**THE PROBLEM:** Check every line of the data below for the string "picture", and copy the ones that hold it.

**RECORDS FOR THE EXERCISE:**
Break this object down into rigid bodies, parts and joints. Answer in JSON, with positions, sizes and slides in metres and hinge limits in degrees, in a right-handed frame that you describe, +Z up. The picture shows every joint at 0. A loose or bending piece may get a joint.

---

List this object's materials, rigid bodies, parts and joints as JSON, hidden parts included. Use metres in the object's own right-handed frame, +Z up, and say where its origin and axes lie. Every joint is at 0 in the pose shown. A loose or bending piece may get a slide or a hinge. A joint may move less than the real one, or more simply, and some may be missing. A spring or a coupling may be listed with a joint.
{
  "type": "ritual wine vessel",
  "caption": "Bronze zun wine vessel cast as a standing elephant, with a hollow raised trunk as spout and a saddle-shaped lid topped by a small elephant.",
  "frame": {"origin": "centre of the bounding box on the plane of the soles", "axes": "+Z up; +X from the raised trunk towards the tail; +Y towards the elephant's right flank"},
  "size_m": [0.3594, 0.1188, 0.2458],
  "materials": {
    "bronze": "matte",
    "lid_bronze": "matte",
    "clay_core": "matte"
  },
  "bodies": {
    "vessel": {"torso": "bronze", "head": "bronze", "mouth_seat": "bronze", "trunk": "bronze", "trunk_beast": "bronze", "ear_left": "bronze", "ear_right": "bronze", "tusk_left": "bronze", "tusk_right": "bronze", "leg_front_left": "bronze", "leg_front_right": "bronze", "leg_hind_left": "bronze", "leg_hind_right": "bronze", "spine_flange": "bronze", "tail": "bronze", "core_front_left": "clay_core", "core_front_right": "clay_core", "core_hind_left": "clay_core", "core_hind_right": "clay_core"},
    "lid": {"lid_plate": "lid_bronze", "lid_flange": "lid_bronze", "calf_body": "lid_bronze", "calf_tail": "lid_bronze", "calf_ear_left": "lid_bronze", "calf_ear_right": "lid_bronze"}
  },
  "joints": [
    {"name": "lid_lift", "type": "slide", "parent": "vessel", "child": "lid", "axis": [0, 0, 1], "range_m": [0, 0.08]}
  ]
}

...

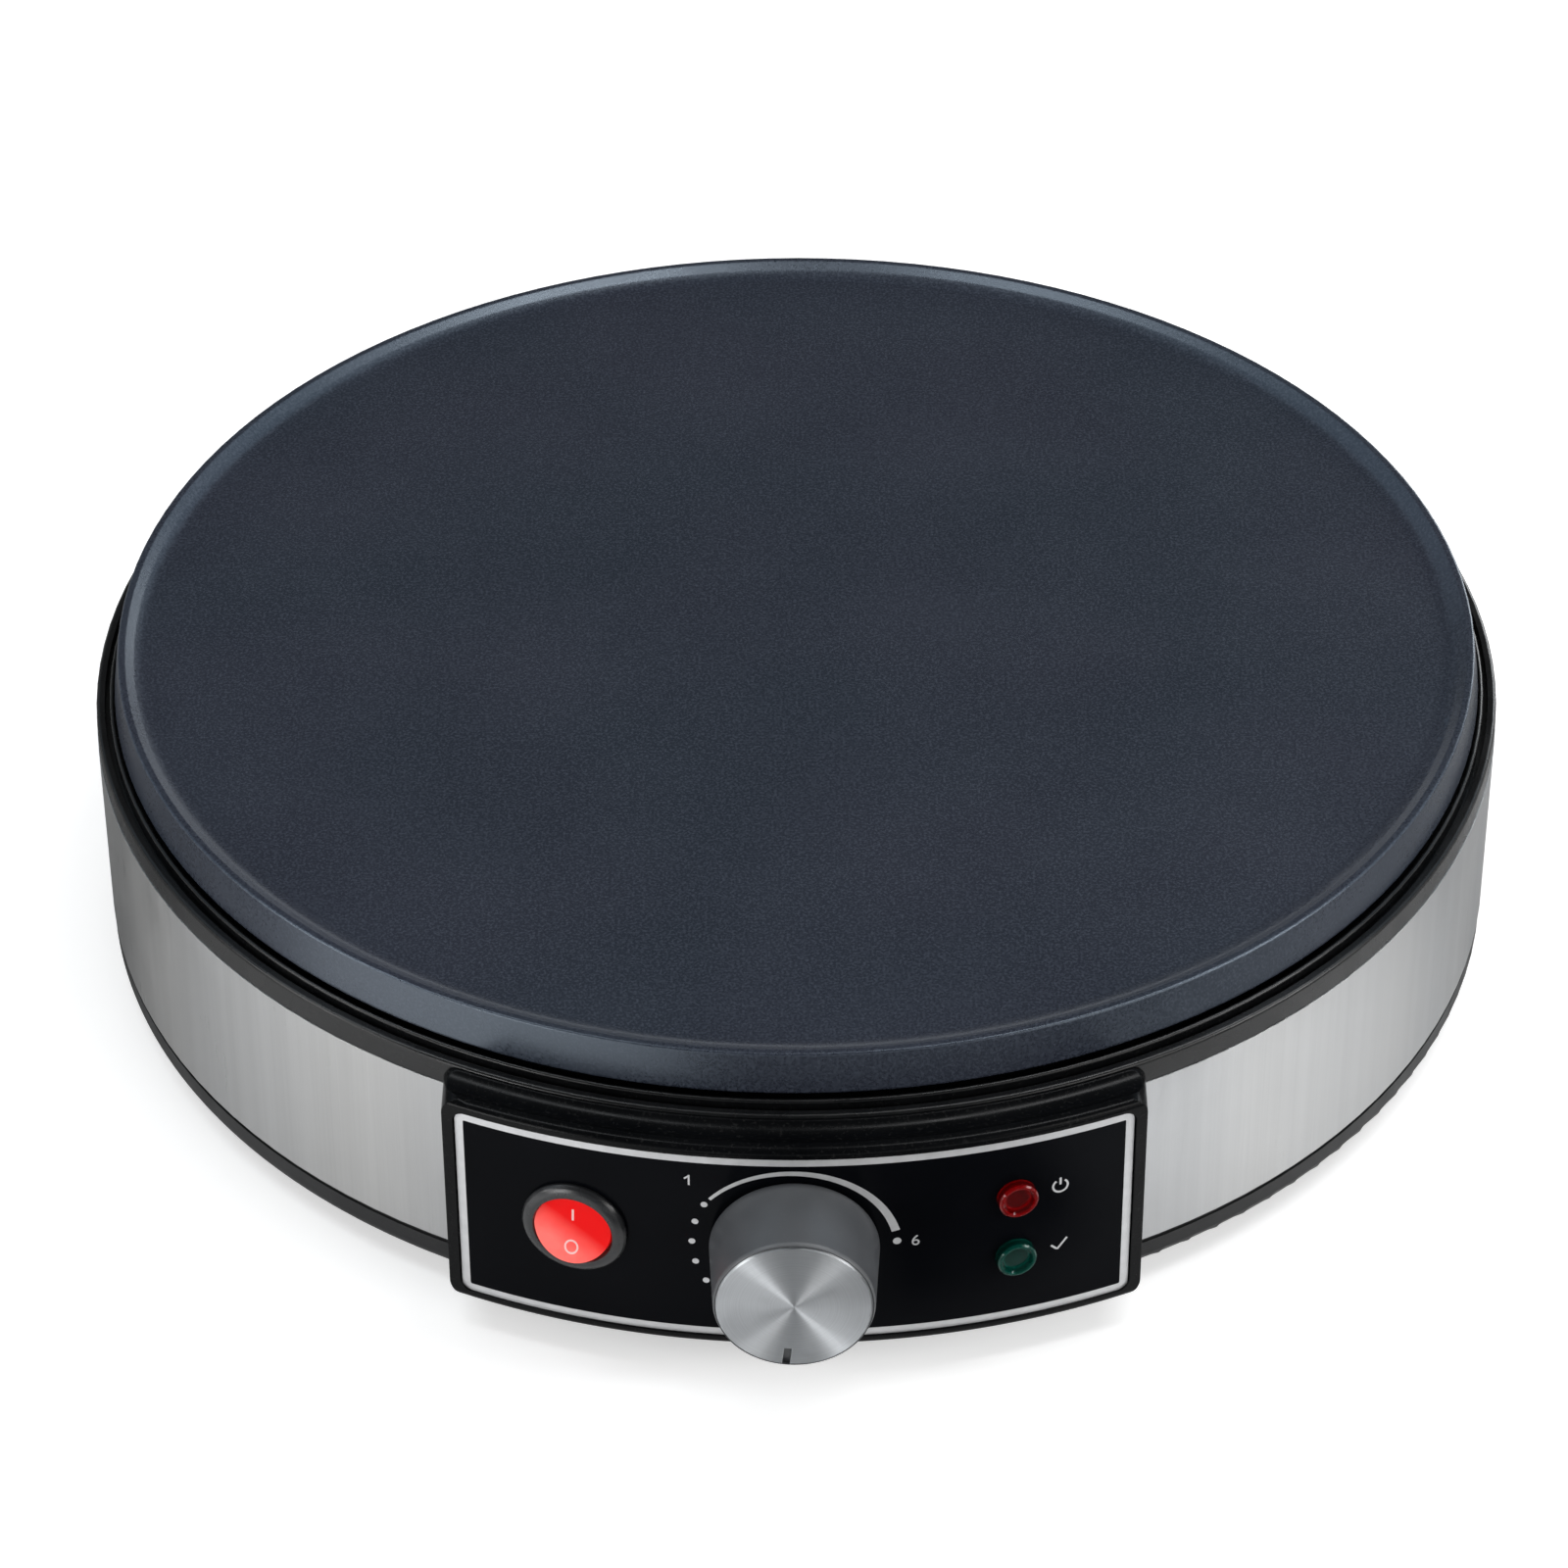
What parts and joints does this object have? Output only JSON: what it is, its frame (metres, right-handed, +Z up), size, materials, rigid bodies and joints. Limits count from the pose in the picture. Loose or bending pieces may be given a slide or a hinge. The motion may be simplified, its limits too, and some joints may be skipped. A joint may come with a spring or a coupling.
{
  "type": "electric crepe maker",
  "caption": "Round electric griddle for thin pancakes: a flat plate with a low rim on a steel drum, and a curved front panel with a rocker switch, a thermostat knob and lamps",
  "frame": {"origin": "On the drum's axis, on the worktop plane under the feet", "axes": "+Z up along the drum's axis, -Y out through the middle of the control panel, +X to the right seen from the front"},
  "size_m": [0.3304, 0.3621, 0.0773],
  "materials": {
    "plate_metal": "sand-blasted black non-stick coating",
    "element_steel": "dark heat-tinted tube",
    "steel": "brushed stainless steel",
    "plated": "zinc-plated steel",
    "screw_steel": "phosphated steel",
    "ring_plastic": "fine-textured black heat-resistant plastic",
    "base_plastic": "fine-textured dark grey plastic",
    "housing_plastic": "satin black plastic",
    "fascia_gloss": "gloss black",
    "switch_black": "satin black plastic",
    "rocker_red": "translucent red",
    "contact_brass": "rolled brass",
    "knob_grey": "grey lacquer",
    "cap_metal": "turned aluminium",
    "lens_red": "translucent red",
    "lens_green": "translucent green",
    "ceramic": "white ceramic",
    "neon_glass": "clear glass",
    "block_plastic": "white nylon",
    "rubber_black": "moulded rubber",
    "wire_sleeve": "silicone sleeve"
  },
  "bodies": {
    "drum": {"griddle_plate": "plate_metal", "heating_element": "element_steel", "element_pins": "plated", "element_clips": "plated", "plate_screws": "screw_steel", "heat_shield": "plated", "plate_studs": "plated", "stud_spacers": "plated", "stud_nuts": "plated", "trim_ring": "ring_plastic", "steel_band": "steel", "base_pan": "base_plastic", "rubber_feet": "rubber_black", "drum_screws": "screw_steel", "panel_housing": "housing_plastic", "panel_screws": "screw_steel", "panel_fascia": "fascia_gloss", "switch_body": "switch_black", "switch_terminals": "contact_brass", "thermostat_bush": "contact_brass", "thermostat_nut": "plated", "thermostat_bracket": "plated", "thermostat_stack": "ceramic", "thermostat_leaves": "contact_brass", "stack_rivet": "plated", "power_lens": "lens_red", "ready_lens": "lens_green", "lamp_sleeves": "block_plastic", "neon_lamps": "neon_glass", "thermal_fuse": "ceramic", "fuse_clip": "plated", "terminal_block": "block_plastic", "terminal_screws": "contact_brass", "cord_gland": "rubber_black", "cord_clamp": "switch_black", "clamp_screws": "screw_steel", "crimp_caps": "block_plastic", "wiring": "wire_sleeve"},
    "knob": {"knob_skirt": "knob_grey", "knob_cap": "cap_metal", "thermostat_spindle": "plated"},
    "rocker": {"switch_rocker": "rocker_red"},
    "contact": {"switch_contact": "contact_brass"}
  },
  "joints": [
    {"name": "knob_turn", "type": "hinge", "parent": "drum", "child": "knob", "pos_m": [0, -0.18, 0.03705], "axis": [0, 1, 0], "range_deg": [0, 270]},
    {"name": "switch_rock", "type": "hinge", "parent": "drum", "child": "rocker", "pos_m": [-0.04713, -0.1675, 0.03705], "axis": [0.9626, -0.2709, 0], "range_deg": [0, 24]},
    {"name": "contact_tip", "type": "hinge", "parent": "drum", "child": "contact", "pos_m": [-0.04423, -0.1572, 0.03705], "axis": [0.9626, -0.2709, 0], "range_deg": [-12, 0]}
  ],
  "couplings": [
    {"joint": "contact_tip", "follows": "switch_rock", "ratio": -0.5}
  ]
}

**SOLVED PROBLEM:**
Break this object down into rigid bodies, parts and joints. Answer in JSON, with positions, sizes and slides in metres and hinge limits in degrees, in a right-handed frame that you describe, +Z up. The picture shows every joint at 0. A loose or bending piece may get a joint.
What parts and joints does this object have? Output only JSON: what it is, its frame (metres, right-handed, +Z up), size, materials, rigid bodies and joints. Limits count from the pose in the picture. Loose or bending pieces may be given a slide or a hinge. The motion may be simplified, its limits too, and some joints may be skipped. A joint may come with a spring or a coupling.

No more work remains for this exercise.